(Rows from a 3D modeling dataset)
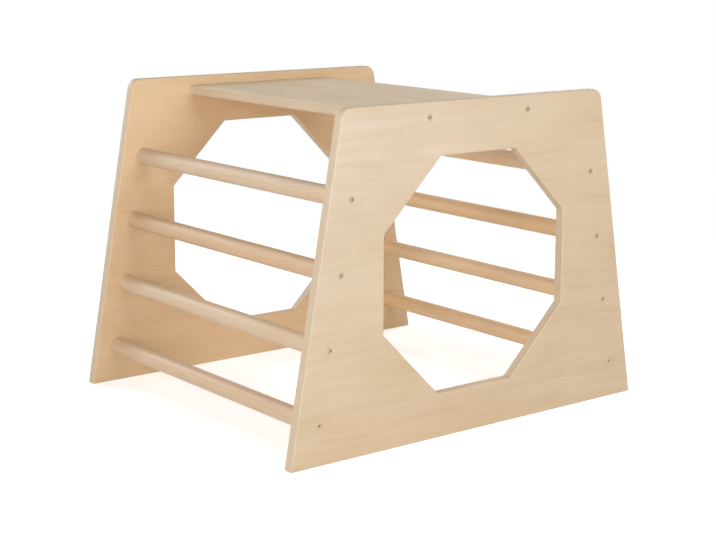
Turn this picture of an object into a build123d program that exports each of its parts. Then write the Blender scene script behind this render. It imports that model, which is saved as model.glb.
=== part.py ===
"""Wooden climbing cube for small children: two plywood sides, eight round rungs and a platform board.

Frame: X runs along the rungs, from the left side panel to the right one. Y runs from the front slope
to the rear slope. Z is up, and the origin is on the floor, midway between the panels and the slopes.
"""
from build123d import *
import os
from math import atan2, cos

# Overall sizes, in millimetres
overall_width = 640         # along X, over the outer faces of both side panels
panel_height = 550
base_depth = 750            # along Y, at the floor
top_depth = 550             # along Y, at the top edge
panel_thickness = 18
top_corner_radius = 20
panel_edge_round = 2.5      # rounding of every panel edge, to be kind to hands and knees

# Octagonal opening of each side panel, with flat sides below and above
opening_floor_margin = 75   # panel left below the opening
opening_top_margin = 87     # panel left above the opening
opening_corner_radius = 4   # left by the cutter in each of the eight corners
opening_side_count = 8

# Platform board
platform_thickness = 18
platform_depth = 310        # along Y
platform_recess = 16        # from the panels' top edges down to the board's upper face
platform_edge_round = 3

# Rungs
rung_count = 4              # on each slope
rung_diameter = 30
rung_edge_distance = 42.5   # from the rung's axis to the slanted panel edge, square to that edge
lowest_rung_height = 65     # from the floor to the axis
top_rung_drop = 106         # from the platform's lower face down to the axis
rung_end_chamfer = 1
pocket_depth = 6            # of the blind pocket in the panel that carries the rung's end
pocket_clearance = 0.15     # between the rung and the wall of its pocket

# Connector screws, with a flat countersunk head and a hexagon socket
screw_length = 50
screw_head_diameter = 10
screw_head_rim = 0.5        # height of the head's straight rim
screw_neck_diameter = 7
screw_core_diameter = 5
screw_tip_diameter = 3
screw_tip_length = 4
socket_side_count = 6
socket_across_flats = 4
socket_depth = 2.8
countersink_angle = 90
screw_head_recess = 0.2     # the head lies this far below the panel's outer face
screw_clearance = 0.1       # between a screw and the wood around it
pilot_end_gap = 2           # pilot hole left beyond the screw's tip
platform_screw_inset = 50   # from the platform's long edge to the screw's axis

# Places worked out from the sizes above
outer_face_x = overall_width / 2
inner_face_x = outer_face_x - panel_thickness
slope_run = (base_depth - top_depth) / 2
slope_angle = atan2(slope_run, panel_height)

opening_across_flats = panel_height - opening_floor_margin - opening_top_margin
opening_height = opening_floor_margin + opening_across_flats / 2

platform_top = panel_height - platform_recess
platform_underside = platform_top - platform_thickness
platform_screw_y = platform_depth / 2 - platform_screw_inset
platform_screw_z = platform_underside + platform_thickness / 2

top_rung_height = platform_underside - top_rung_drop
rung_pitch = (top_rung_height - lowest_rung_height) / (rung_count - 1)
rung_end_x = inner_face_x + pocket_depth

screw_head_x = outer_face_x - screw_head_recess
screw_neck_length = panel_thickness - pocket_depth - screw_head_recess
screw_hole_radius = max(screw_neck_diameter, screw_core_diameter) / 2 + screw_clearance
pilot_radius = screw_core_diameter / 2 + screw_clearance
pilot_end_x = screw_head_x - screw_length - pilot_end_gap
head_cone_height = (screw_head_diameter - screw_neck_diameter) / 2
countersink_radius = screw_head_diameter / 2 + screw_head_rim + screw_head_recess + screw_clearance

FRONT, REAR = -1, 1
LEFT, RIGHT = -1, 1


def rung_axis(slope, number):
    """Y and Z of a rung's axis, where number 0 is the lowest rung of the slope."""
    height = lowest_rung_height + number * rung_pitch
    panel_edge_y = base_depth / 2 - slope_run * height / panel_height
    return slope * (panel_edge_y - rung_edge_distance / cos(slope_angle)), height


def facing_out(side, x, y, z):
    """Plane square to X at distance x from the middle, facing away from it, with local Y upward."""
    return Plane(origin=(side * x, y, z), x_dir=(0, side, 0), z_dir=(side, 0, 0))


def facing_in(side, x, y, z):
    """Plane square to X at distance x from the middle, facing the middle, with local Y upward."""
    return Plane(origin=(side * x, y, z), x_dir=(0, -side, 0), z_dir=(-side, 0, 0))


def save(piece, name):
    piece.part.label = name
    export_step(piece.part, f"parts/{name}.step")


rung_axes = {
    f"{slope_name}_rung_{number + 1}": rung_axis(slope, number)
    for slope_name, slope in (("front", FRONT), ("rear", REAR))
    for number in range(rung_count)
}
platform_screw_axes = [(-platform_screw_y, platform_screw_z), (platform_screw_y, platform_screw_z)]

os.makedirs("parts", exist_ok=True)

# Side panels: a trapezoid with rounded top corners, an octagonal opening, a blind pocket for each
# rung end in the inner face, and a countersunk hole for each screw in the outer face
for side_name, side in (("left", LEFT), ("right", RIGHT)):
    inner_plane = facing_out(side, inner_face_x, 0, 0)
    with BuildPart() as side_panel:
        with BuildSketch(inner_plane):
            with BuildLine():
                Polyline(
                    (-base_depth / 2, 0),
                    (base_depth / 2, 0),
                    (top_depth / 2, panel_height),
                    (-top_depth / 2, panel_height),
                    close=True,
                )
            outline = make_face()
            fillet(outline.vertices().group_by(Axis.Y)[-1], radius=top_corner_radius)
        extrude(amount=panel_thickness)
        with BuildSketch(inner_plane):
            with Locations((0, opening_height)):
                RegularPolygon(
                    radius=opening_across_flats / 2,
                    side_count=opening_side_count,
                    major_radius=False,
                    rotation=180 / opening_side_count,
                )
            fillet(vertices(), radius=opening_corner_radius)
        extrude(amount=panel_thickness, mode=Mode.SUBTRACT)
        foot_corners = side_panel.edges().filter_by(Axis.X).group_by(Axis.Z)[0]
        face_edges = side_panel.faces().filter_by(Axis.X).edges()
        fillet(face_edges + foot_corners, radius=panel_edge_round)
        with Locations(*[facing_in(side, inner_face_x, y, z) for y, z in rung_axes.values()]):
            Hole(radius=rung_diameter / 2 + pocket_clearance, depth=pocket_depth)
        screw_axes = [*rung_axes.values(), *platform_screw_axes]
        with Locations(*[facing_out(side, outer_face_x, y, z) for y, z in screw_axes]):
            CounterSinkHole(
                radius=screw_hole_radius,
                counter_sink_radius=countersink_radius,
                counter_sink_angle=countersink_angle,
            )
    save(side_panel, f"{side_name}_side_panel")

# Platform board: butts against both inner faces, with two pilot holes in each end
with BuildPart() as platform_board:
    with BuildSketch(Plane.XY.offset(platform_underside)):
        Rectangle(2 * inner_face_x, platform_depth)
    extrude(amount=platform_thickness)
    fillet(platform_board.edges().filter_by(Axis.X), radius=platform_edge_round)
    pilot_places = [
        facing_out(side, inner_face_x, y, z) for side in (LEFT, RIGHT) for y, z in platform_screw_axes
    ]
    with Locations(*pilot_places):
        Hole(radius=pilot_radius, depth=inner_face_x - pilot_end_x)
save(platform_board, "platform_board")

# Rungs: round rods that reach to the floor of both pockets, with a pilot hole in each end
for rung_name, (y, z) in rung_axes.items():
    with BuildPart() as rung:
        with BuildSketch(facing_out(RIGHT, -rung_end_x, y, z)):
            Circle(rung_diameter / 2)
        extrude(amount=2 * rung_end_x)
        chamfer(rung.edges(), length=rung_end_chamfer)
        with Locations(*[facing_out(side, rung_end_x, y, z) for side in (LEFT, RIGHT)]):
            Hole(radius=pilot_radius, depth=rung_end_x - pilot_end_x)
    save(rung, rung_name)

# One connector screw, with the top of its head at the origin and its tip pointing down
with BuildPart() as screw:
    with BuildSketch(Plane.XZ):
        with BuildLine():
            Polyline(
                (0, 0),
                (screw_head_diameter / 2, 0),
                (screw_head_diameter / 2, -screw_head_rim),
                (screw_neck_diameter / 2, -screw_head_rim - head_cone_height),
                (screw_neck_diameter / 2, -screw_neck_length),
                (screw_core_diameter / 2, -screw_neck_length),
                (screw_core_diameter / 2, screw_tip_length - screw_length),
                (screw_tip_diameter / 2, -screw_length),
                (0, -screw_length),
                close=True,
            )
        make_face()
    revolve(axis=Axis.Z)
    with BuildSketch(Plane.XY):
        RegularPolygon(
            radius=socket_across_flats / 2, side_count=socket_side_count, major_radius=False
        )
    extrude(amount=-socket_depth, mode=Mode.SUBTRACT)

# Screws of the rungs, one at each end, and of the platform, two at each end
for rung_name, (y, z) in rung_axes.items():
    with BuildPart() as rung_screws:
        with Locations(*[facing_out(side, screw_head_x, y, z) for side in (LEFT, RIGHT)]):
            add(screw.part)
    save(rung_screws, f"{rung_name}_screws")

for side_name, side in (("left", LEFT), ("right", RIGHT)):
    with BuildPart() as platform_screws:
        with Locations(*[facing_out(side, screw_head_x, y, z) for y, z in platform_screw_axes]):
            add(screw.part)
    save(platform_screws, f"platform_screws_{side_name}")
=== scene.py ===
"""Looks of the wooden climbing cube: birch plywood panels and platform, round rungs and plated screws,
on a white studio floor. Lengths are in metres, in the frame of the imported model, and in millimetres
inside the materials."""
import math
from collections import namedtuple

import bpy
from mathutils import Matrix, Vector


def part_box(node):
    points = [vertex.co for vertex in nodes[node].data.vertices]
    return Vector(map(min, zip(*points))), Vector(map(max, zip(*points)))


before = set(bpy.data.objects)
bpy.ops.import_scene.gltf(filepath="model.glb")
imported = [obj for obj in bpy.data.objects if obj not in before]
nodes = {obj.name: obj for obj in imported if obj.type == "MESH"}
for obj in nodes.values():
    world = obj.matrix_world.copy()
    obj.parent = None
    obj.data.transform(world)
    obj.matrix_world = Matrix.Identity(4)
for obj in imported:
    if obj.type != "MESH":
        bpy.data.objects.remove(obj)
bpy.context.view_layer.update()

MM = 0.001
AXES = "XYZ"
COLOUR_RANGE = 255
SCREEN_GAMMA = 2.2

# Camera, worked out from the lines of the photograph, with its angles in degrees
IMAGE_WIDTH = 716
SENSOR_WIDTH_MM = 36
FOCAL_PIXELS = 1570
CAMERA_PLACE = (2.178, -1.691, 0.791)
CAMERA_AZIMUTH = 52.13
CAMERA_ELEVATION = 11.77
CAMERA_ROLL = 0.17

# Lamps: bearing from +X towards the front and angle above the floor, in degrees, distance from the
# object's centre and width, in metres, and power in watts
OBJECT_CENTRE = (0, 0, 0.3)
SOFTBOXES = {
    "key_softbox": (0, 24, 2.6, 1.2, 29),
    "front_softbox": (68, 12, 2.6, 1.2, 31),
    "left_softbox": (165, 20, 2.6, 1.2, 28),
    "rear_softbox": (-110, 20, 2.6, 1.2, 26),
}

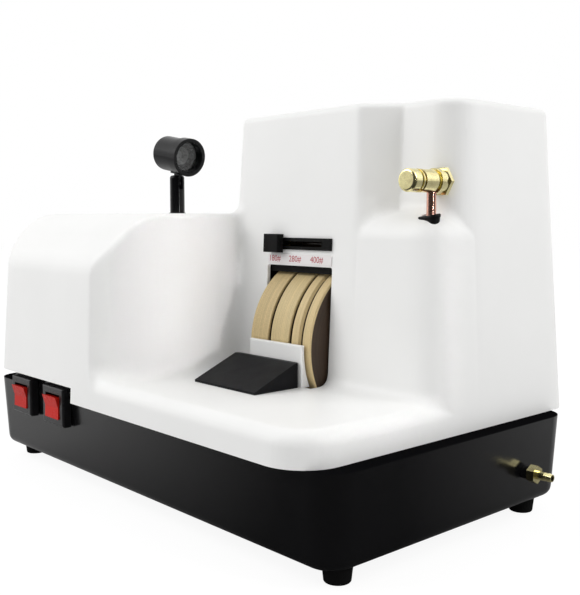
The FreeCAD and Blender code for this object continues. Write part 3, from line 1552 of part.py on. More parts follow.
def pieces():
    """Every piece of the edger under its node's name."""
    made = {}
    made["base_tub"] = make_base_tub()
    made["top_shell"] = make_top_shell()
    for index, (x, y) in enumerate(foot_places()):
        made[f"foot_{index + 1}"] = make_foot(x, y)
    made["foot_screws"] = make_foot_screws()
    made["shell_screws"] = make_shell_screws()
    for index, name in enumerate(("wheel_coarse", "wheel_medium", "wheel_fine")):
        made[name] = make_wheel(index)
    made["wheel_spacers"] = make_wheel_spacers()
    made["inner_flange"] = make_flange(wheel_left_x - flange_width)
    made["outer_flange"] = make_flange(wheel_pack_end())
    made["wheel_nut"] = make_wheel_nut()
    made["motor_shaft"] = make_motor_shaft()
    made["motor_rotor"] = make_motor_rotor()
    made["rotor_fan"] = make_rotor_fan()
    motor_right_x = motor_left_x + motor_length
    made["motor_housing"] = make_motor_housing()
    made["motor_stator"] = make_motor_stator()
    made["end_bell_left"] = make_end_bell(motor_left_x, -1)
    made["end_bell_right"] = make_end_bell(motor_right_x, 1)
    made["bearing_left"] = make_bearing(motor_left_x, -1)
    made["bearing_right"] = make_bearing(motor_right_x, 1)
    made["motor_cradle"] = make_motor_cradle()
    made["motor_bolts"] = make_motor_bolts()
    made["run_capacitor"] = make_run_capacitor()
    made["terminal_block"] = make_terminal_block()
    made["splash_hood"] = make_splash_hood()
    made["water_tray"] = make_water_tray()
    made["drain_pipe"] = make_drain_pipe()
    made["drain_bushing"] = make_drain_bushing()
    made["drain_barb"] = make_drain_barb()
    made["water_guard"] = make_water_guard()
    made["hand_rest"] = make_hand_rest()
    made["selector_rail"] = make_selector_rail()
    made["selector_knob"] = make_selector_knob()
    made["spray_sleeve"] = make_spray_sleeve()
    made["number_plate"] = make_number_plate()
    made["valve_nut"] = make_valve_nut()
    made["valve_body"] = make_valve_body()
    made["valve_knob"] = make_valve_knob()
    made["supply_tube"] = make_supply_tube()
    made["tube_grommet"] = make_tube_grommet()
    made["water_tank"] = make_water_tank()
    made["tank_cap"] = make_tank_cap()
    for side, right_x in zip(("left", "right"), bezel_right_x):
        made[f"switch_body_{side}"] = make_switch_body(right_x)
        made[f"rocker_{side}"] = make_rocker(right_x)
    made["power_inlet"] = make_power_inlet()
    made["lamp_collar"] = make_lamp_collar()
    made["lamp_post"] = make_lamp_post()
    made["lamp_knuckle"] = at_rest_tilt(make_lamp_knuckle())
    made["lamp_head"] = at_rest_tilt(make_lamp_head())
    made["lamp_led"] = at_rest_tilt(make_lamp_led())
    made["lamp_lens"] = at_rest_tilt(make_lamp_lens())
    return made


def main():
    """Make every piece, move it into the frame and write its file."""
    os.makedirs("parts", exist_ok=True)
    for name, shape in pieces().items():
        moved = shape.copy()
        moved.translate(V(-origin_x, -origin_y, 0))
        moved.exportStep(f"parts/{name}.step")
        bounds = moved.BoundBox
        print(name, len(moved.Solids), moved.isValid(), round(moved.Volume), [round(value, 1) for value in (
            bounds.XMin, bounds.XMax, bounds.YMin, bounds.YMax, bounds.ZMin, bounds.ZMax)])


main()
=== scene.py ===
import json
import math

import bpy
import numpy as np
from mathutils import Matrix, Vector


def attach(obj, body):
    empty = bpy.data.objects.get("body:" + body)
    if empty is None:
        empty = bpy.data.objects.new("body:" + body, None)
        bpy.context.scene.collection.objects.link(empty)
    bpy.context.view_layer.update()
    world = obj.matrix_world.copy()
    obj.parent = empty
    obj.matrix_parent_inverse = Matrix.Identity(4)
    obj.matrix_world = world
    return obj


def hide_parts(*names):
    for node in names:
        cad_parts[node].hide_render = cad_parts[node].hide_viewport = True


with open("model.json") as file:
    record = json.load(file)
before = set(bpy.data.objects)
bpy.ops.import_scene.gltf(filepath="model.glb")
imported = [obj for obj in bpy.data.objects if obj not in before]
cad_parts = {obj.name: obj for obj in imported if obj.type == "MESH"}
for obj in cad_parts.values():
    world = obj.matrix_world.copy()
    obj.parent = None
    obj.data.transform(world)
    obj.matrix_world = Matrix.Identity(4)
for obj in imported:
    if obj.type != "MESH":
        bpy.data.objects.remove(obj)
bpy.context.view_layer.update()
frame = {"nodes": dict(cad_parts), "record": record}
nodes = frame["nodes"]

# Where the cover's middle lies in the frame, in millimetres
SHIFT_X = -10.636
SHIFT_Y = 6.5
MM = 0.001


def at(x, y, z):
    """A point given in millimetres from the cover's middle, in the frame."""
    return Vector(((x + SHIFT_X) * MM, (y + SHIFT_Y) * MM, z * MM))


# Places that materials and cuts share: plain numbers are millimetres from the cover's middle, what at() gives is
# metres in the frame. The wheels' core, painted near-black as painted shade, and the lamp's cup each end between
# two radii, in metres.
SPINDLE = at(0, 24, 126.5)
WHEEL_SHADED_CORE = (0.0660, 0.0664)
LAMP_POST = (-97, -20)
LAMP_PIVOT = 259
LAMP_REACH = 25.4
LAMP_TILT = math.radians(10.0)
LAMP_AXIS = (math.cos(LAMP_TILT), 0.0, -math.sin(LAMP_TILT))
LAMP_MIDDLE = at(LAMP_POST[0] + LAMP_REACH * math.sin(LAMP_TILT), LAMP_POST[1],
                 LAMP_PIVOT + LAMP_REACH * math.cos(LAMP_TILT))
LAMP_CUP = (0.0078, 0.0086)
CAP_PLACE = (60, 70)
TUBE_PLACE = (193.5, -8.925)
VALVE_HEIGHT = 252


# Materials

def new_material(name):
    material = bpy.data.materials.new(name)
    material.use_nodes = True
    tree = material.node_tree
    shader = tree.nodes["Principled BSDF"]
    return material, tree, shader


def noise(tree, scale, detail=3.0, roughness=0.5):
    texture = tree.nodes.new("ShaderNodeTexNoise")
    texture.inputs["Scale"].default_value = scale
    texture.inputs["Detail"].default_value = detail
    texture.inputs["Roughness"].default_value = roughness
    tree.links.new(object_place(tree), texture.inputs["Vector"])
    return texture.outputs["Fac"]


def ramp(tree, source, low, high, low_at=0.3, high_at=0.7):
    node = tree.nodes.new("ShaderNodeMapRange")
    node.inputs["From Min"].default_value = low_at
    node.inputs["From Max"].default_value = high_at
    node.inputs["To Min"].default_value = low
    node.inputs["To Max"].default_value = high
    tree.links.new(source, node.inputs["Value"])
    return node.outputs["Result"]


def mix_colours(tree, fac, first, second):
    node = tree.nodes.new("ShaderNodeMix")
    node.data_type = "RGBA"
    node.inputs["A"].default_value = (*first, 1)
    node.inputs["B"].default_value = (*second, 1)
    tree.links.new(fac, node.inputs["Factor"])
    return node.outputs["Result"]


def object_place(tree):
    return tree.nodes.new("ShaderNodeTexCoord").outputs["Object"]


def vector_math(tree, operation, source, value=None, output="Vector"):
    node = tree.nodes.new("ShaderNodeVectorMath")
    node.operation = operation
    if value is not None:
        node.inputs[1].default_value = value
    tree.links.new(source, node.inputs[0])
    return node.outputs[output]


def from_axis(tree, centre, axis):
    """Distance from a line, in metres."""
    away = vector_math(tree, "SUBTRACT", object_place(tree), centre)
    across = vector_math(tree, "CROSS_PRODUCT", away, axis)
    return vector_math(tree, "LENGTH", across, output="Value")


def join_values(tree, operation, first, second):
    """A math node on a socket and either a number or another socket."""
    node = tree.nodes.new("ShaderNodeMath")
    node.operation = operation
    tree.links.new(first, node.inputs[0])
    if isinstance(second, float):
        node.inputs[1].default_value = second
    else:
        tree.links.new(second, node.inputs[1])
    return node.outputs["Value"]


def stretched_noise(tree, scale, detail):
    """Noise drawn out along the axes with the smaller scale."""
    stretch = tree.nodes.new("ShaderNodeMapping")
    stretch.inputs["Scale"].default_value = scale
    tree.links.new(object_place(tree), stretch.inputs["Vector"])
    texture = tree.nodes.new("ShaderNodeTexNoise")
    texture.inputs["Scale"].default_value = 1.0
    texture.inputs["Detail"].default_value = detail
    tree.links.new(stretch.outputs["Vector"], texture.inputs["Vector"])
    return texture.outputs["Fac"]


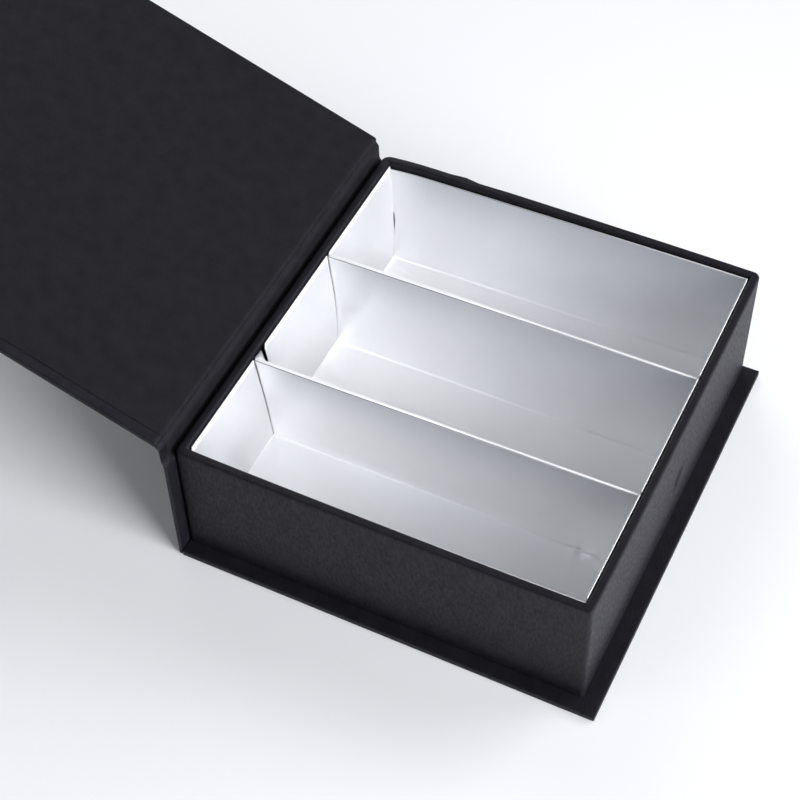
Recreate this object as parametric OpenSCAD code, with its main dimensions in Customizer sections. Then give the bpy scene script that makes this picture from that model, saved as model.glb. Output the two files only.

### Do this
Exactly as written, quote the lines from the one that has "# Screws of" down to the one that has "SCREEN_GAMMA = 2.2", and include both.

### Answer
# Screws of the rungs, one at each end, and of the platform, two at each end
for rung_name, (y, z) in rung_axes.items():
    with BuildPart() as rung_screws:
        with Locations(*[facing_out(side, screw_head_x, y, z) for side in (LEFT, RIGHT)]):
            add(screw.part)
    save(rung_screws, f"{rung_name}_screws")

for side_name, side in (("left", LEFT), ("right", RIGHT)):
    with BuildPart() as platform_screws:
        with Locations(*[facing_out(side, screw_head_x, y, z) for y, z in platform_screw_axes]):
            add(screw.part)
    save(platform_screws, f"platform_screws_{side_name}")
=== scene.py ===
"""Looks of the wooden climbing cube: birch plywood panels and platform, round rungs and plated screws,
on a white studio floor. Lengths are in metres, in the frame of the imported model, and in millimetres
inside the materials."""
import math
from collections import namedtuple

import bpy
from mathutils import Matrix, Vector


def part_box(node):
    points = [vertex.co for vertex in nodes[node].data.vertices]
    return Vector(map(min, zip(*points))), Vector(map(max, zip(*points)))


before = set(bpy.data.objects)
bpy.ops.import_scene.gltf(filepath="model.glb")
imported = [obj for obj in bpy.data.objects if obj not in before]
nodes = {obj.name: obj for obj in imported if obj.type == "MESH"}
for obj in nodes.values():
    world = obj.matrix_world.copy()
    obj.parent = None
    obj.data.transform(world)
    obj.matrix_world = Matrix.Identity(4)
for obj in imported:
    if obj.type != "MESH":
        bpy.data.objects.remove(obj)
bpy.context.view_layer.update()

MM = 0.001
AXES = "XYZ"
COLOUR_RANGE = 255
SCREEN_GAMMA = 2.2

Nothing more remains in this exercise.